The tape’s vocal approach mirrors its production strategy: performers are cast for their genre fluency rather than their formal range.
“Jerry Curry (Love & Basketball)” by Lil Baby and Yung L.A. and the smooth “Partying & Drinking” featuring Future and 21 Savage represent the tape’s most polished moments.
The question the writing never fully answers is whether a genre whose lyrical conventions were partly defined by their ephemerality — party hooks built to be forgotten by the following summer — can sustain critical attention across 24 tracks in 2025. Some cuts, notably the Disc Two run from “Don’t Stop Dancin'” through “Overly Trimm,” reveal that tension most openly.

Market Note: Catalog IP and the Streaming Longevity of Nostalgia-Grade Hip-Hop

Metro Boomin Presents: A Futuristic Summa debuted at #23 on the Billboard 200 with 23,000 units sold.
That number requires context.
While some observers expected a higher entry given Metro’s track record, this project was never positioned as a chart-chasing commercial statement — Metro himself described it as a love letter to the early 2010s Atlanta scene, aiming to revive the energy of mixtape culture.

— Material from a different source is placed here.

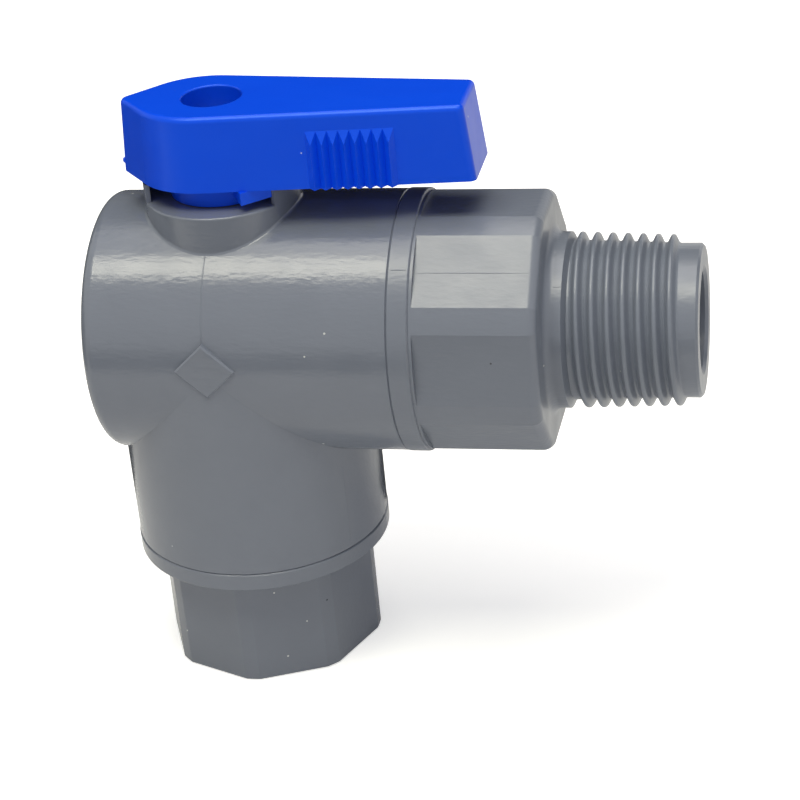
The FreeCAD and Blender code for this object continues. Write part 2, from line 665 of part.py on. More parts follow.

As a catalog IP play, the strategic value here is distinct from traditional album-cycle metrics. The 2,398,945 total scrobbles registered on Last.fm against 165,239 global listeners signals a repeat-play rate well above the platform average, pointing toward a dedicated, habitual listening cohort rather than broad casual reach. With 43 countries charting and strong streaming velocity in Brazil (19,217 listeners) and the United Kingdom (15,313), the project carries meaningful non-US demand for what is ostensibly a hyper-localized Atlanta genre exercise. The futuristic swag catalog’s near-absence from contemporary streaming playlists gives this tape genuine sync potential in any late-2020s media product seeking credible period-accurate Southern hip-hop from the 2010s. The Boominati Worldwide / Republic infrastructure provides the licensing muscle to execute on that opportunity. Long-term catalog longevity will depend on how the project is curated into streaming editorial ecosystems — the double-disc format is a friction point, but individual tracks are playlist-portable.